Return all of the data exactly as given.

+++ DATASET CONTENT +++

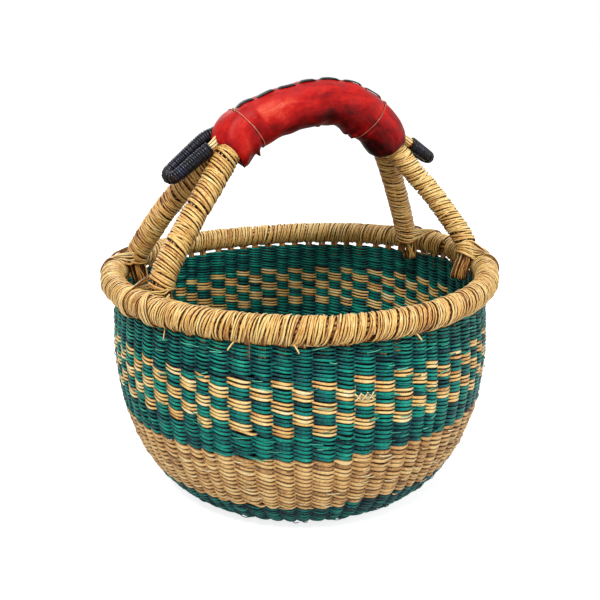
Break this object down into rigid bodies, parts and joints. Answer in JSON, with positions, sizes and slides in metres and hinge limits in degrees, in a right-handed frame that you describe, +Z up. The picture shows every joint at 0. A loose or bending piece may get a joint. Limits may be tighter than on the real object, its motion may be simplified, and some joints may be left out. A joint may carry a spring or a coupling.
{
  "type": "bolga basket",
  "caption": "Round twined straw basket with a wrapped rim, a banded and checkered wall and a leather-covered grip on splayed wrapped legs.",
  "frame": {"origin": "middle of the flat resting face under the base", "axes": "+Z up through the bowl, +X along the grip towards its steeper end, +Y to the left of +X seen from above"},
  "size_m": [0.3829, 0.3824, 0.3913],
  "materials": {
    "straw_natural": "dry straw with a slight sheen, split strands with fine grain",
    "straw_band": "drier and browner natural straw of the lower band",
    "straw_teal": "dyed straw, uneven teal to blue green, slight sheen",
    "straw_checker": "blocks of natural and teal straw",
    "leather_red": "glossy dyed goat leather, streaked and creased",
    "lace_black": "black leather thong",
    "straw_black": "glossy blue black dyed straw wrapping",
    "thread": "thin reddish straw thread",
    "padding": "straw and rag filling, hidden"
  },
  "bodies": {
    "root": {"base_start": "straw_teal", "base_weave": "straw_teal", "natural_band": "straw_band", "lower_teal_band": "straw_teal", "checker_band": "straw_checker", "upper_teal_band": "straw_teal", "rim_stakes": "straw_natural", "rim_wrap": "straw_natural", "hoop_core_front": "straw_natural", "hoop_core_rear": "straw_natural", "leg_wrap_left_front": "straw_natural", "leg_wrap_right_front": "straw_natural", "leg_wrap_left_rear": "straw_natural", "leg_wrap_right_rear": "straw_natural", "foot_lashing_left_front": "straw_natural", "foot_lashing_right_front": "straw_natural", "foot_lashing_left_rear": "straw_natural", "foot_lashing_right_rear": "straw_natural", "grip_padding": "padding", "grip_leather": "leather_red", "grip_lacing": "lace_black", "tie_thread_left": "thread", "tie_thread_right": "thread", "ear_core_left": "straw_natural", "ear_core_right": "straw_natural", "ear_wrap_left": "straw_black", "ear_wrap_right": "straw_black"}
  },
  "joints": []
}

+++

THE COMPLETED TASK>
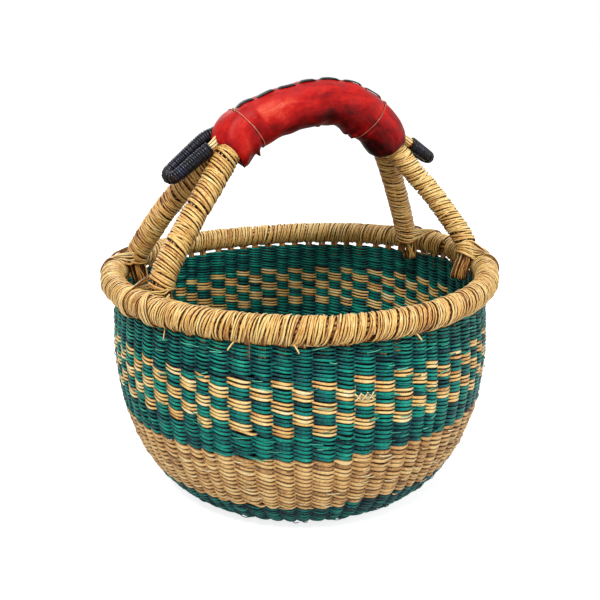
Break this object down into rigid bodies, parts and joints. Answer in JSON, with positions, sizes and slides in metres and hinge limits in degrees, in a right-handed frame that you describe, +Z up. The picture shows every joint at 0. A loose or bending piece may get a joint. Limits may be tighter than on the real object, its motion may be simplified, and some joints may be left out. A joint may carry a spring or a coupling.
{
  "type": "bolga basket",
  "caption": "Round twined straw basket with a wrapped rim, a banded and checkered wall and a leather-covered grip on splayed wrapped legs.",
  "frame": {"origin": "middle of the flat resting face under the base", "axes": "+Z up through the bowl, +X along the grip towards its steeper end, +Y to the left of +X seen from above"},
  "size_m": [0.3829, 0.3824, 0.3913],
  "materials": {
    "straw_natural": "dry straw with a slight sheen, split strands with fine grain",
    "straw_band": "drier and browner natural straw of the lower band",
    "straw_teal": "dyed straw, uneven teal to blue green, slight sheen",
    "straw_checker": "blocks of natural and teal straw",
    "leather_red": "glossy dyed goat leather, streaked and creased",
    "lace_black": "black leather thong",
    "straw_black": "glossy blue black dyed straw wrapping",
    "thread": "thin reddish straw thread",
    "padding": "straw and rag filling, hidden"
  },
  "bodies": {
    "root": {"base_start": "straw_teal", "base_weave": "straw_teal", "natural_band": "straw_band", "lower_teal_band": "straw_teal", "checker_band": "straw_checker", "upper_teal_band": "straw_teal", "rim_stakes": "straw_natural", "rim_wrap": "straw_natural", "hoop_core_front": "straw_natural", "hoop_core_rear": "straw_natural", "leg_wrap_left_front": "straw_natural", "leg_wrap_right_front": "straw_natural", "leg_wrap_left_rear": "straw_natural", "leg_wrap_right_rear": "straw_natural", "foot_lashing_left_front": "straw_natural", "foot_lashing_right_front": "straw_natural", "foot_lashing_left_rear": "straw_natural", "foot_lashing_right_rear": "straw_natural", "grip_padding": "padding", "grip_leather": "leather_red", "grip_lacing": "lace_black", "tie_thread_left": "thread", "tie_thread_right": "thread", "ear_core_left": "straw_natural", "ear_core_right": "straw_natural", "ear_wrap_left": "straw_black", "ear_wrap_right": "straw_black"}
  },
  "joints": []
}